# Cymraeg (Welsh): to like



## ThePilgrim

Bore da!

I'm currently engaged in learning the wonderful Welsh language, and have hit a bit of a wall with a certain word.

I know that the dictionary word for "to like" is "hoffi," but I also have noticed another word being used that sounds like "lick-ee-oh," but I can't find out anywhere how to spell it.

Anyone know?  My best guess is lyceio.

Diolch yn fawr,
John


----------



## Gavril

Google searches suggest _lico _and _licio_. I'm not surprised by the lack of spelling information for this word: it's a pretty transparent Anglicism.


----------



## Cian87

It's lico in the south and licio in the north.
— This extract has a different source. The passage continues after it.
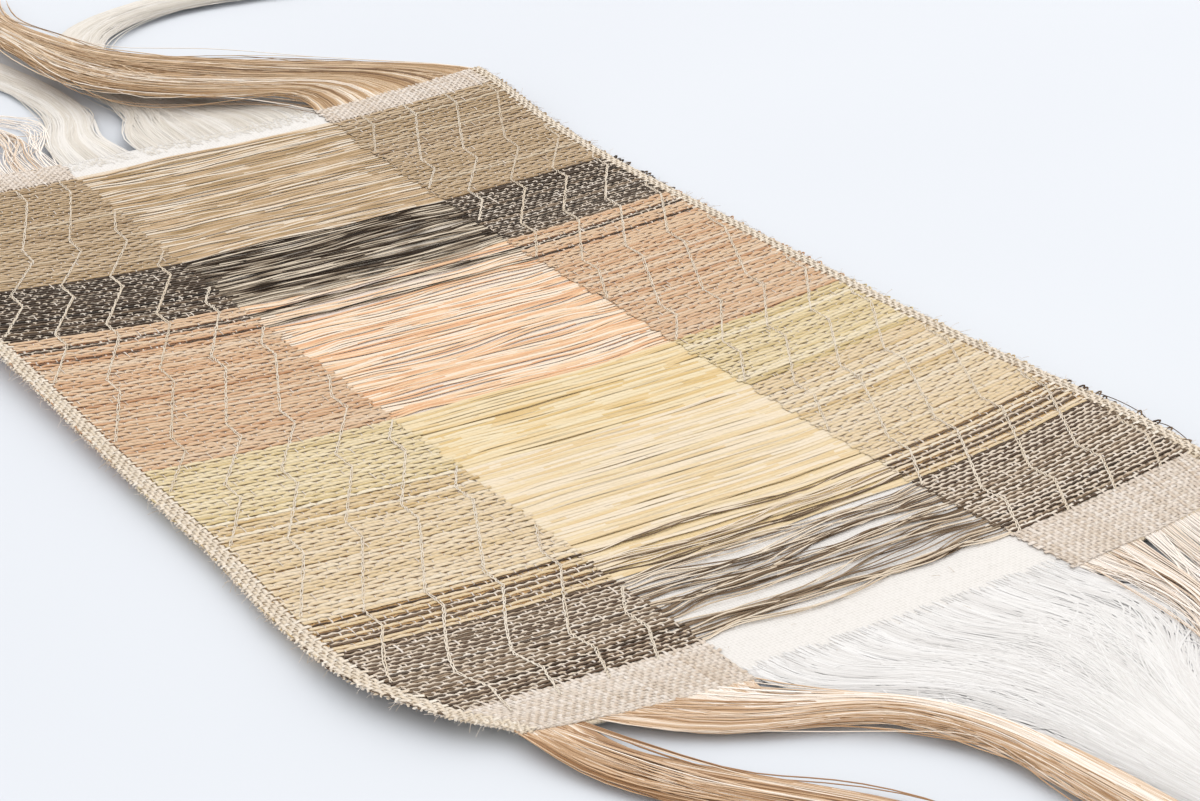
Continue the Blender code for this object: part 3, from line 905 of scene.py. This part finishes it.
def figure_line(chance, start_x, low_x, high_x, twin):
    """The path of one line, cut off where it leaves its panel, or None if it never enters."""
    knots = np.stack([STEPS + STEP_HALF, STEPS - STEP_HALF], 1).ravel()
    columns = np.repeat(start_x - COLUMN_GAP * np.arange(len(STEPS)), 2)
    along = np.linspace(FAR_HEADING, NEAR_HEADING, FINE_PLACES)
    x = np.interp(-along, -knots, columns)
    inside = along[(x > low_x) & (x < high_x)]
    if len(inside) < FEWEST_INSIDE:
        return None
    along = np.linspace(inside[0], inside[-1], LINE_POINTS)
    x = np.interp(-along, -knots, columns) + twin + 0.16 * chance.standard_normal(LINE_POINTS)
    across = np.where(
        x < 0,
        mix(-1.0, LEFT_LINE, (x - LEFT_X) / LEFT_WIDTH),
        mix(RIGHT_LINE, 1.0, (x - WHITE_RIGHT_X) / RIGHT_WIDTH),
    )
    along = along - LINE_LEAN * np.clip(WHITE_LEFT_X - x, 0, None)
    dips = LINE_DIP * np.cos(math.tau * (along - band_picks[0]) / PICK_PITCH)
    return on_cloth(across, along, LINE_HEIGHT + dips)


chance = np.random.default_rng(31)
lines = [
    figure_line(chance, first_x + number * COLUMN_GAP, low_x, high_x, twin)
    for first_x, low_x, high_x in FIGURES
    for number in range(LINES_PER_PANEL)
    for twin in TWINS
]
lines = np.array([line for line in lines if line is not None])
nearest = abs(lines[..., 1:2] - picks).argmin(-1)
radius = LINE_RADIUS * np.where(is_dark[nearest], 1.0, 0.8)
group = Strands(lines, radius, 0.9, chance.uniform(0.3, 0.9, len(lines)))
woven_pieces.append(make_strands("figure_lines", [group], cotton_line))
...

It almost certainly is an anglicism, but it's well used and accepted, even among more 'proper' welsh speakers.

Pob hwyl!
Cxx


----------



## Gavril

Cian87 said:


> It's lico in the south and licio in the north.
> 
> It almost certainly is an anglicism, but it's well used and accepted, even among more 'proper' welsh speakers.
> 
> Pob hwyl!
> Cxx



Out of curiosity, is there any semantic difference between _lic(i)o _and _hoffi_?


----------



## Cian87

None at all. They're just used in different areas, or in different phrases based simply on habit. But the meaning is exactly the same.

Cxx


----------